Juan Bautista pose les banderilles, la deuxième paire au quiebro près des barrières, la troisième « al violin ». La faena sera intense avec des séries de derechazos et de naturelles dessinées comme une aquarelle et agrémentées de quelques passes de fantaisies. Le concerto d'Aranjuez accompagne le maestro dans son rythme et sa lenteur. Le public clame son bonheur.
La perfection n'est, peut-être pas de se monde mais la tauromachie de Juan Bautista s'en approche. Là aussi une estocade en recevant la charge du toro libère l'angoisse et la caste du toro s'affichera en résistant longuement à mettre les genoux en terre.

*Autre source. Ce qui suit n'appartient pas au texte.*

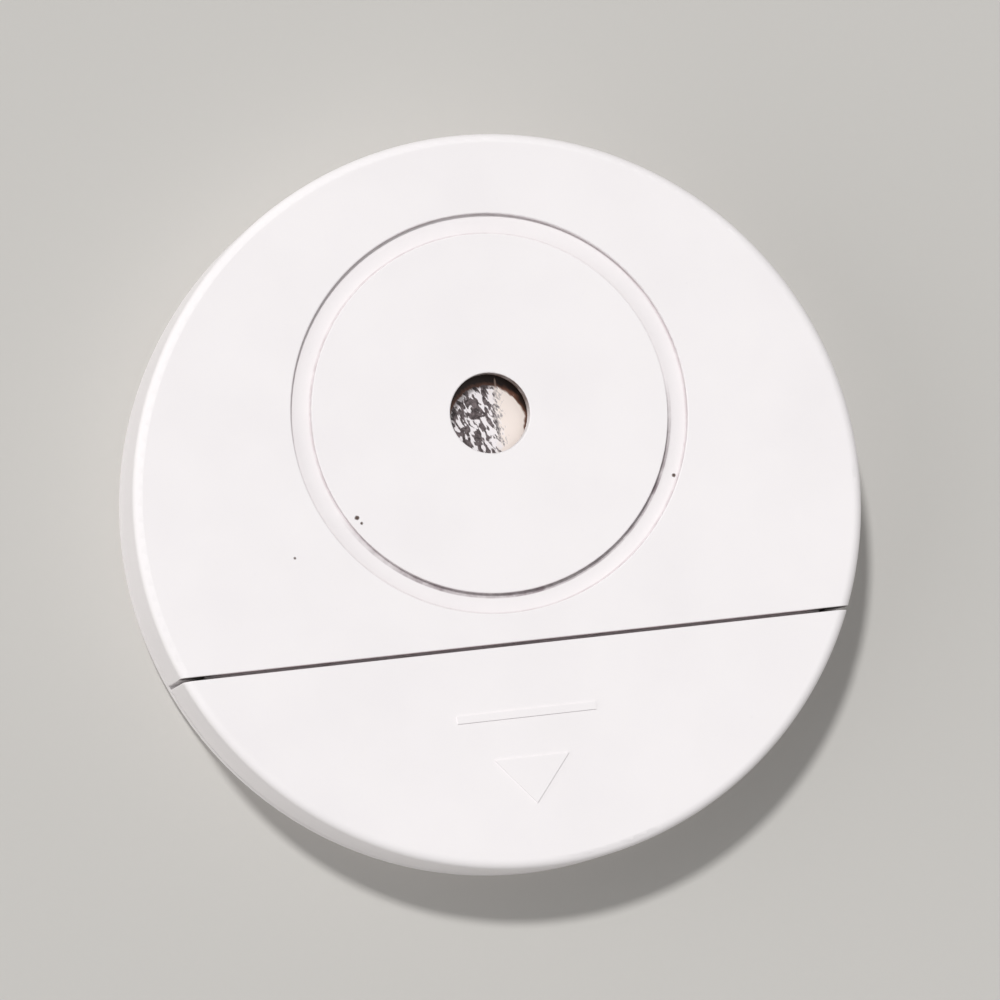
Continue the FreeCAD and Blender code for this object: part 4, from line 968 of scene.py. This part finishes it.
def joints(name, points):
    look = jointLook
    sizes = {"Foot": look["foot"] * mm, "Tip": look["tip"] * mm, "Tall": look["tall"] * mm}
    tree = Tree(name, Hollow=look["hollow"], **sizes)
    given = tree.given
    feeds = {"Vertices": look["steps"], "Side Segments": look["rows"], "Fill Segments": 1,
             "Radius Top": given["Tip"], "Radius Bottom": given["Foot"], "Depth": given["Tall"]}
    cone = tree.add("GeometryNodeMeshCone", feeds).outputs[0]
    spot = tree.add("GeometryNodeInputPosition", {}).outputs[0]
    share = tree.sums("DIVIDE", tree.split(spot)["Z"], given["Tall"])
    arch = tree.times(share, tree.minus(1.0, share))
    sag = tree.times(arch, tree.times(given["Hollow"], -4.0))  # the arch's own top is a quarter
    sides = tree.stretch(spot, 1, 1, 0)
    pull = tree.add("ShaderNodeVectorMath", {0: sides, "Scale": sag}, operation="SCALE").outputs[0]
    bent = tree.add("GeometryNodeSetPosition", {"Geometry": cone, "Offset": pull}).outputs[0]
    tree.finishWith(tree.add("GeometryNodeSetShadeSmooth", {0: bent}).outputs[0], solder)
    return tree.make(name, points, "housing", "solder")


jointSpots = [middleOf(f"switch_pin_{step}") for step in (1, 2, 3)]
for look in canLook.values():
    along, reach = math.radians(look["angle"]), look["fromMiddle"] * mm
    out = (look["half"] + leadOut) * mm
    for end in look["leads"]:
        x = reach * math.cos(along) - end * out * math.sin(along)
        y = reach * math.sin(along) + end * out * math.cos(along)
        jointSpots.append(Vector((x, y, 0)))
joints("soldered_leads", [((spot.x, spot.y, boardLow.z), downward) for spot in jointSpots])


# Tinned rings round the board's plated holes, top and bottom
holeLook = {
    "radius": 0.42,
    "wide": 0.26,
    "thick": 0.04,
    "steps": 20,
    "spots": [
        (-18.5, -9.0), (-11.0, -9.2), (-7.5, -3.4), (-2.2, -3.6), (1.5, -6.6), (3.8, -9.2), (9.6, -8.9),
        (9.4, -2.6), (12.0, 4.2), (-5.0, 4.3), (-3.6, 9.8), (-12.4, 4.8), (-6.6, 21.4), (4.6, 23.4),
        (14.2, 19.8), (21.8, 3.4),
    ],
}


def platedHoles(name, points):
    look = holeLook
    tree = Tree(name, Radius=look["radius"] * mm, Wide=look["wide"] * mm, Thick=look["thick"] * mm)
    given = tree.given
    ring = tree.sweep(tree.loop(given["Radius"], look["steps"]), tree.oblong(given["Wide"], given["Thick"]))
    tree.finishWith(ring, tinnedEnd)
    return tree.make(name, points, "housing", "solder")


holePoints, proud = [], holeLook["thick"] / 2 * mm
for x, y in holeLook["spots"]:
    holePoints.append(((x * mm, y * mm, boardHigh.z + proud), upward))
    holePoints.append(((x * mm, y * mm, boardLow.z - proud), downward))
platedHoles("plated_holes", holePoints)
print("soldered joints and plated holes made")


# Threads on the self-tapping screws: where they start from the head's end, and how long they are
threadLook = {"radius": 0.9, "ridge": 0.055, "pitch": 0.7, "steps": 20, "ridgeSteps": 3}
threadRuns = {"housing_screws": (1.6, 3.3), "board_screws": (1.0, 1.8)}


def threads(name, node, body, heads, start, long):
    look = threadLook
    radius, ridge = look["radius"] * mm, look["ridge"] * mm
    tree = Tree(name, Radius=radius, Ridge=ridge, Long=long, Turns=long / (look["pitch"] * mm))
    given, centres = tree.given, islandCentres(node)
    helix = tree.helix(given["Turns"], given["Radius"], given["Long"], look["steps"])
    ribbed = tree.sweep(helix, tree.loop(given["Ridge"], look["ridgeSteps"]), True)
    tree.finishWith(ribbed, screwZinc(f"{name}Zinc", centres))
    return tree.make(name, [((spot.x, spot.y, start), heads) for spot in centres], body, "screw_steel")


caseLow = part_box("housing_screws")[0]
start, long = threadRuns["housing_screws"]
threads("housing_screw_threads", "housing_screws", "housing", upward, caseLow.z + start * mm, long * mm)
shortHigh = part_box("board_screws")[1]
start, long = threadRuns["board_screws"]
threads("board_screw_threads", "board_screws", "housing", downward, shortHigh.z - start * mm, long * mm)
print("threads made")


# Floor, light and camera. A lamp's tilt is from straight above, 180 from below.
stageLook = {
    "floor": (0.56, 0.545, 0.52),
    "floorHalf": 3.0,
    "floorShade": 0.985,
    "floorGrain": 0.6,
    "floorRoughness": 0.9,
    "world": 0.36,
    "worldSeen": 0.8,
    "roll": 7.0,
    "leanLeft": 9.8,
    "leanDown": 5.8,
    "lens": 300,
    "share": 0.74,
    "aimBelow": 0.5,
    "clip": (0.05, 20),
}
lampLook = {
    "window": {"strength": 2.0, "soft": 5, "tilt": 26, "turn": 120},
    "windowGlare": {"strength": 0.14, "soft": 36, "tilt": 26, "turn": 120, "glare": True},
    "leftFill": {"strength": 0.85, "soft": 70, "tilt": 72, "turn": 186},
    "underLamp": {"strength": 1.3, "soft": 5, "tilt": 155, "turn": 60},
}


def makeFloor():
    look = stageLook
    mesh = bpy.data.meshes.new("floor")
    half = look["floorHalf"]
    corners = [(-half, -half, 0), (half, -half, 0), (half, half, 0), (-half, half, 0)]
    mesh.from_pydata(corners, [], [(0, 1, 2, 3)])
    floor = bpy.data.objects.new("floor", mesh)
    bpy.context.scene.collection.objects.link(floor)
    finish = Finish("floorPaper", Roughness=look["floorRoughness"])
    grain = finish.noise(finish.place(), look["floorGrain"], 3.0)
    finish.put(Base_Color=finish.mix(grain, look["floor"], shade(look["floor"], look["floorShade"])))
    clear = finish.add("ShaderNodeBsdfTransparent", {}).outputs[0]
    under = finish.add("ShaderNodeNewGeometry", {}).outputs["Backfacing"]
    shadow = finish.add("ShaderNodeLightPath", {}).outputs["Is Shadow Ray"]  # lets the lamp below through
    through = finish.sums("MAXIMUM", under, shadow)
    shown = finish.add("ShaderNodeMixShader", {0: through, 1: finish.shader.outputs[0], 2: clear}).outputs[0]
    finish.feed(finish.tree.nodes["Material Output"].inputs["Surface"], shown)
    mesh.materials.append(finish.material)


def makeWorld():
    look = stageLook
    world = bpy.data.worlds.new("room")
    bpy.context.scene.world = world
    world.use_nodes = True
    room = Nodes(world.node_tree)
    rays = room.add("ShaderNodeLightPath", {}).outputs
    seen = room.sums("MAXIMUM", rays["Is Camera Ray"], rays["Is Glossy Ray"])
    clear = room.sums("MAXIMUM", seen, rays["Is Transmission Ray"])
    feeds = {"Value": clear, "To Min": look["world"], "To Max": look["worldSeen"]}
    background = world.node_tree.nodes["Background"].inputs
    room.feed(background["Color"], (1, 1, 1))
    room.feed(background["Strength"], room.add("ShaderNodeMapRange", feeds).outputs[0])


def makeLamp(name, strength, soft, tilt, turn, glare=False):
    lamp = bpy.data.lights.new(name, "SUN")
    lamp.energy = strength
    lamp.angle = math.radians(soft)
    sun = bpy.data.objects.new(name, lamp)
    sun.visible_glossy, sun.visible_diffuse = glare, not glare
    bpy.context.scene.collection.objects.link(sun)
    tilt, turn = math.radians(tilt), math.radians(turn)
    toLight = Vector((math.sin(tilt) * math.cos(turn), math.sin(tilt) * math.sin(turn), math.cos(tilt)))
    sun.rotation_mode = "QUATERNION"
    sun.rotation_quaternion = toLight.to_track_quat("Z", "Y")


def makeCamera():
    look = stageLook
    data = bpy.data.cameras.new("camera")
    camera = bpy.data.objects.new("camera", data)
    bpy.context.scene.collection.objects.link(camera)
    bpy.context.scene.camera = camera
    data.lens = look["lens"]
    low, high = cadBox
    aim = Vector(((low.x + high.x) / 2, (low.y + high.y) / 2, high.z - look["aimBelow"] * mm))
    wide = (high.x - low.x) / look["share"]
    away = wide * data.lens / data.sensor_width
    roll = math.radians(look["roll"])
    right = Vector((math.cos(roll), -math.sin(roll), 0))
    up = Vector((math.sin(roll), math.cos(roll), 0))
    left, down = (math.tan(math.radians(look[lean])) for lean in ("leanLeft", "leanDown"))
    back = (Vector((0, 0, 1)) - right * left - up * down).normalized()
    right = up.cross(back).normalized()
    up = back.cross(right)
    turned = Matrix((right, up, back)).transposed().to_4x4()
    camera.matrix_world = Matrix.Translation(aim + back * away) @ turned
    data.clip_start, data.clip_end = look["clip"]


makeFloor()
makeWorld()
for name, lamp in lampLook.items():
    makeLamp(name, **lamp)
makeCamera()
bpy.context.scene.view_settings.view_transform = "Standard"
print("stage made")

Les 2 oreilles et la queue récompenseront l'artiste. Une vuelta posthume accompagnera la dépouille du Victoriano del Rio et pendant la vuelta du matador, le mayoral suivra les pas de la cuadrilla. Un enfant viendra en piste porter un bouquet d’œillets rouges en échange d'un des trophées obtenus.
Mais l'émotion était encore là, présente avec le retour en piste de Thomas Joubert qui a eu la mâchoire fracturée par son premier toro. Son courage, sa détermination seront payants. Le 6e toro est à nouveau de la ganaderia Cortes, assez lourd, mais plus conciliant que son frère. Il permet des audaces artistiques que n'hésitent pas à utiliser le torero d'Arles. Sa passivité n'est qu'apparente. Il ose tout, frôlant la blessure à chaque séries. Il conquiert le public, il domine le toro. C'est beau ! On ne voudrait plus que cela s'arrête. On reviendra voir Thomas Joubert. On l'aime déjà. Il ne reste qu'à conclure. Lui aussi tente le recibir. Et le réussit. Le public réclame les deux oreilles et la présidence les accorde. C'est du délire pendant sa vuelta. On l'acclame ; on lui jette des fleurs et des chapeaux. La corrida est redevenue une fête où l'on pleure et où, malgré les dangers, on est heureux. C'est rare de nos jours.
Pendant que Manzanares et ensuite Thomas Joubert quittent la piste vers la porte des cuadrillas, Juan Bautista est porté en triomphe vers la grande porte. Celle des Consuls.